Output of nvidia-smi:
 
+-----------------------------------------------------------------------------+
| NVIDIA-SMI 390.48                 Driver Version: 390.48                    |
|-------------------------------+----------------------+----------------------+
| GPU  Name        Persistence-M| Bus-Id        Disp.A | Volatile Uncorr. ECC |
| Fan  Temp  Perf  Pwr:Usage/Cap|         Memory-Usage | GPU-Util  Compute M. |
|===============================+======================+======================|
|   0  Tesla V100-SXM2...  On   | 00000000:15:00.0 Off |                    0 |
| N/A   35C    P0    46W / 300W |      6MiB / 32510MiB |      0%      Default |
+-------------------------------+----------------------+----------------------+
|   1  Tesla V100-SXM2...  On   | 00000000:16:00.0 Off |                    0 |
| N/A   35C    P0    41W / 300W |      6MiB / 16160MiB |      0%      Default |
+-------------------------------+----------------------+----------------------+
|   2  Tesla V100-SXM2...  On   | 00000000:3A:00.0 Off |                    0 |
| N/A   33C    P0    44W / 300W |      6MiB / 32510MiB |      0%      Default |
+-------------------------------+----------------------+----------------------+
|   3  Tesla V100-SXM2...  On   | 00000000:3B:00.0 Off |                    0 |
| N/A   36C    P0    42W / 300W |      6MiB / 16160MiB |      0%      Default |
+-------------------------------+----------------------+----------------------+
|   4  Tesla V100-SXM2...  On   | 00000000:89:00.0 Off |                    0 |
| N/A   34C    P0    41W / 300W |      6MiB / 16160MiB |      0%      Default |
+-------------------------------+----------------------+----------------------+
|   5  Tesla V100-SXM2...  On   | 00000000:8A:00.0 Off |                    0 |
| N/A   36C    P0    43W / 300W |      6MiB / 16160MiB |      0%      Default |
+-------------------------------+----------------------+----------------------+
|   6  Tesla V100-SXM2...  On   | 00000000:B2:00.0 Off |                    0 |
| N/A   34C    P0    43W / 300W |      6MiB / 32510MiB |      0%      Default |
+-------------------------------+----------------------+----------------------+
|   7  Tesla V100-SXM2...  On   | 00000000:B3:00.0 Off |                    0 |
| N/A   35C    P0    42W / 300W |      6MiB / 16160MiB |      0%      Default |
+-------------------------------+----------------------+----------------------+
 
+-----------------------------------------------------------------------------+
| Processes:                                                       GPU Memory |
|  GPU       PID   Type   Process name                             Usage      |
|=============================================================================|
|    0      3413      G   /usr/lib/xorg/Xorg                             5MiB |
|    1      3413      G   /usr/lib/xorg/Xorg                             5MiB |
|    2      3413      G   /usr/lib/xorg/Xorg                             5MiB |
|    3      3413      G   /usr/lib/xorg/Xorg                             5MiB |
|    4      3413      G   /usr/lib/xorg/Xorg                             5MiB |
|    5      3413      G   /usr/lib/xorg/Xorg                             5MiB |
|    6      3413      G   /usr/lib/xorg/Xorg                             5MiB |
|    7      3413      G   /usr/lib/xorg/Xorg                             5MiB |
+-----------------------------------------------------------------------------+

that's wired.. the error is during initializing. AresDB has not copied anything to device memory yet.

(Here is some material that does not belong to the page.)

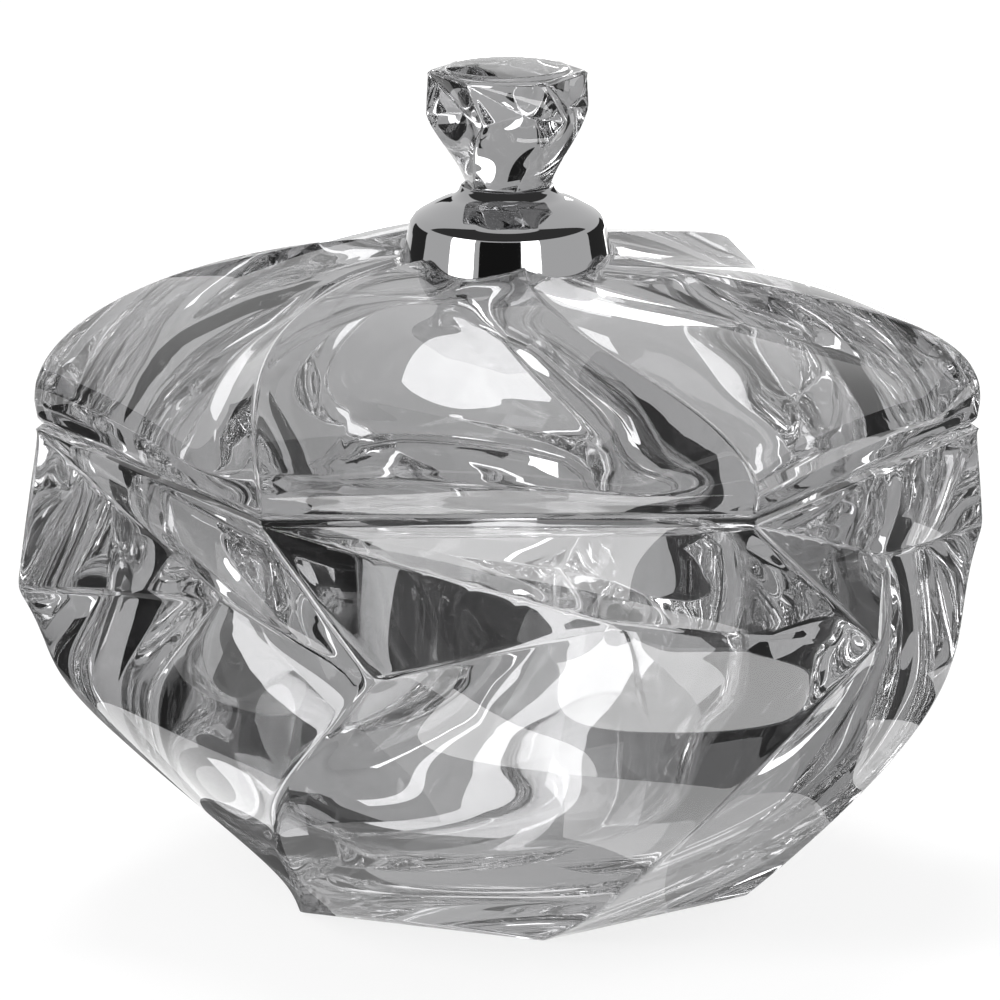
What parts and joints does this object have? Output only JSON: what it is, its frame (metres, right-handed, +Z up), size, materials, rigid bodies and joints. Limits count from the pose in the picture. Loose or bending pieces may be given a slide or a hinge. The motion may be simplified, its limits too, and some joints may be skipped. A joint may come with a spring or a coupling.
{
  "type": "lidded candy dish",
  "caption": "Six-sided pressed crystal candy dish with twisted facets, a loose domed lid with swirled ridges, and a faceted crystal knob on a polished metal collar.",
  "frame": {"origin": "centre of the foot, on the surface that the dish stands on", "axes": "+Z up along the axis of the dish; +X through a corner of the rim; -Y faces the camera"},
  "size_m": [0.159, 0.1594, 0.1347],
  "materials": {
    "bowl_crystal": "pressed crystal glass, fire-polished, clear with a smoky grey cast",
    "lid_crystal": "pressed crystal glass, fire-polished, clear with a smoky grey cast",
    "collar_metal": "mirror-polished silvery plating",
    "knob_crystal": "pressed crystal glass, fire-polished, clear with a smoky grey cast"
  },
  "bodies": {
    "root": {"bowl": "bowl_crystal", "lid": "lid_crystal", "collar": "collar_metal", "knob": "knob_crystal"}
  },
  "joints": []
}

looks like you were running on bare metal (whithout docker) but I was not able to reproduce. (I ran the same make rule with same cuda version and driver version, and was able to start the server properly).

several things I would try:

  1. see if you can run any sample cuda app.
  2. maybe try after killing xorg processes. (although it shouldn't matter)

I tried a number of CUDA samples, including bandwidthTest, deviceQuery, histogram, and more without error.

Linux version: Ubuntu 16.04.6 LTS

Could the trouble have to do with the Linux version, or is there a recommended version of nvidia and cuda to work with Ubuntu 16.04.6 LTS maybe?

not likely. I tested in the same linux version.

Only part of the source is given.